Chatham was pre-eminently the most striking figure on the English political stage during the eighteenth century. By force of his own abilities and his extraordinary popularity he became the foremost man in the nation, notwithstanding the prejudice entertained against him by George II. 'In him,' says Mr. Lecky, 'the people for the first time felt their power. He was essentially their representative, and he gloried in avowing it' (History of England in the Eighteenth Century, 1883, ii. 516). Ambition was the ruling passion of his life, but 'it was ambition associated with worthy objects — the reputation of his country abroad, the integrity of her free institutions at home' (Lord Edmond Fitzmaurice, Life of William, Earl of Shelburne, iii. 33). In spite of his many foibles and weaknesses, Chatham was undoubtedly a man of consummate genius. His mind was singularly fertile in resources. The vice of irresolution was unknown to him. His courage was indomitable, his energy irresistible. 'II faut avouer,' said Frederick the Great, 'que l'Angleterre a été longtems en travail, et qu'elle a beaucoup soufferte pour produire M. Pitt ; mais enfin elle est accouchée d'un homme' (Chatham Correspondence, i. 444-5). As a war minister, his greatness is beyond question. Though his military plans were often faulty, and sometimes unsuccessful, he revived the spirit of the nation, and inspired all those who worked under him with his own undaunted courage. Regardless of the traditions of the services, he chose men as commanders of his expeditions for their merit, and not for their rank. It was his discernment that selected Wolfe for the command of the expedition to Quebec. 'I am no more an enthusiast to his memory than you,' wrote Horace Walpole of Chatham to his friend Cole. 'I knew his faults and his defects ; yet . . . under him we attained not only our highest elevation, but the most solid authority in Europe. When the names of Marlborough and Chatham are still pronounced with awe in France, our little cavils make a puny sound. Nations that are beaten cannot be mistaken' (Letters, vii. 76-7). On the other hand, it must be said that Chatham was too fond of war, and was indifferent alike to the misery it caused and the cost which it entailed.

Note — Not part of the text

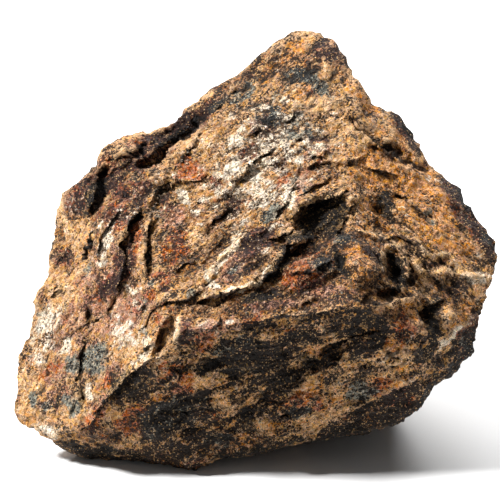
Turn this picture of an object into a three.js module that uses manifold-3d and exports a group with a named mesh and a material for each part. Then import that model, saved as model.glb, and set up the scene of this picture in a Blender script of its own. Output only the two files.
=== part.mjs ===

Though Chatham's character is absolutely free from suspicion of corruption, no statesman ever exhibited greater inconsistencies during his political career. Pride rather than principle seems to have actuated his conduct on more than one occasion. He consulted no judgment but his own. His haughtiness to his colleagues was only equalled by his abject servility to the king. His vanity was excessive, and he delighted in pomp and ostentation. He was always playing a part : 'he was an actor in the closet, an actor at council, an actor in parliament ; and even in private society he could not lay aside his theatrical tones and attitudes' (Macaulay, Essays, 1852, ii. 148).
Owing to the absence of any regular and full reports of the parliamentary debates, only a few fragments of Chatham's actual speeches have been preserved — by Hugh Boyd [q. v.], Sir Philip Francis [q. v.], and others. His fame, therefore, as an orator rests almost entirely upon the evidence of contemporary writers as to the effects produced by his eloquence. All contemporary accounts concur in describing these effects to have been unparalleled, and, judged by this test, he must be ranked with the greatest orators of ancient or modern times. He spoke generally without premeditation, and his few prepared speeches appear to have been failures. His merit was chiefly rhetorical. He was neither witty nor pathetic. Little sustained or close argument figured in his speeches. He 'delighted in touching the moral chords, in appealing to strong passions, and in arguing questions on high grounds of principle rather than on grounds of detail' (Lecky, Hist. of England in the Eighteenth Century, ii. 469). His invective and sarcasm were simply terrific. In grace and dignity of gesture he was not inferior to Garrick. He possessed, moreover, every personal advantage that an orator could desire. His voice 'was both full and clear ; his lowest whisper was distinctly heard ; his middle tones were sweet, rich, and beautifully varied ; when he elevated his voice to its highest pitch, the house was completely filled with the volume of sound' (Butler, Reminiscences, 1824, i. 139-140). In the House of Commons his eloquence overbore both criticism and opposition; friends and foes alike listened in breathless silence to the words which fell from his lips. In the uncongenial atmosphere of the House of Lords he was less successful ; his impassioned style of oratory proved unsuitable for so small and frigid an assembly.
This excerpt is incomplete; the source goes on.